Mr. Briscoe's political instincts were right. Mr. McGovern lost the 1972 presidential election to Mr. Nixon, 536 electoral votes to none. America in 1972 had no appetite for a far-left candidate. Here is Wikipedia's short summary of the 1972 platform:
Formed after "divisive platform battles", the 1972 Democratic National Convention's platform has been characterized as "probably the most liberal one ever adopted by a major party in the United States." It advocated immediate withdrawal from Vietnam, amnesty for war resisters [Unca D: meaning "draft dodgers"] , the abolition of the draft, a guaranteed job for all Americans (it offered to "make the government the employer of last resort"), and a guaranteed family income well above the poverty line.
The full Wikipedia entry tells about floor fights over social and cultural issues that were then barely thinkable, but have since prevailed. On economic issues, the platform was not quite socialism, Wikipedia says, though the platform "did pledge to eliminate -- through government guarantee and dicta -- any manifestation of free enterprise that could potentially produce inequality or failure."

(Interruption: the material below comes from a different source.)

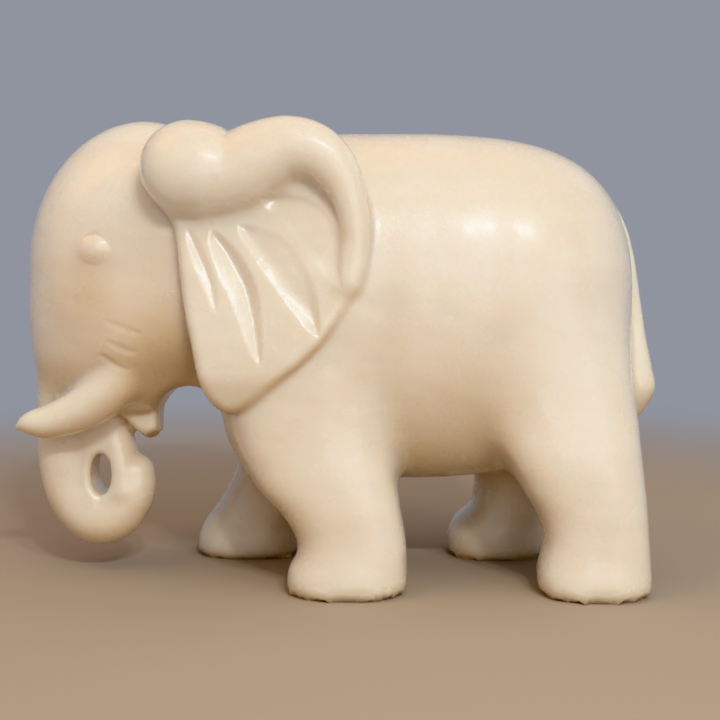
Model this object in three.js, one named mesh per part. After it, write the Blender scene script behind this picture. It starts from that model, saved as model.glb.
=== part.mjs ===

Dicta sounds a lot like the way Mr. Obama now governs, by executive order and lawless regulations.
Thirty-six years after the 1972 disaster for Democrats, the nation had changed entirely. Mr. Obama won the presidency. He is far more radical than Mr. McGovern. To its eternal credit, Texas vote against him both times.
This year, things are even worse. Democrats are struggling with the decision whether to elect Hillary Diane Rodham Clinton to serve a third term for Mr. Obama. The alternative is to quit pretending that progressivism is something short of full socialism. Bernard Sanders is at least honest about it.
Meanwhile the progressive project continues in Texas. Just as it took more than three decades for leftist media, schools, and universities to turn a national anti-McGovern electorate toward someone like Obama, so it may take more years or decades to destroy the common sense of Texans. But they will never give up. Read your daily Houston Chronicle to watch it being done.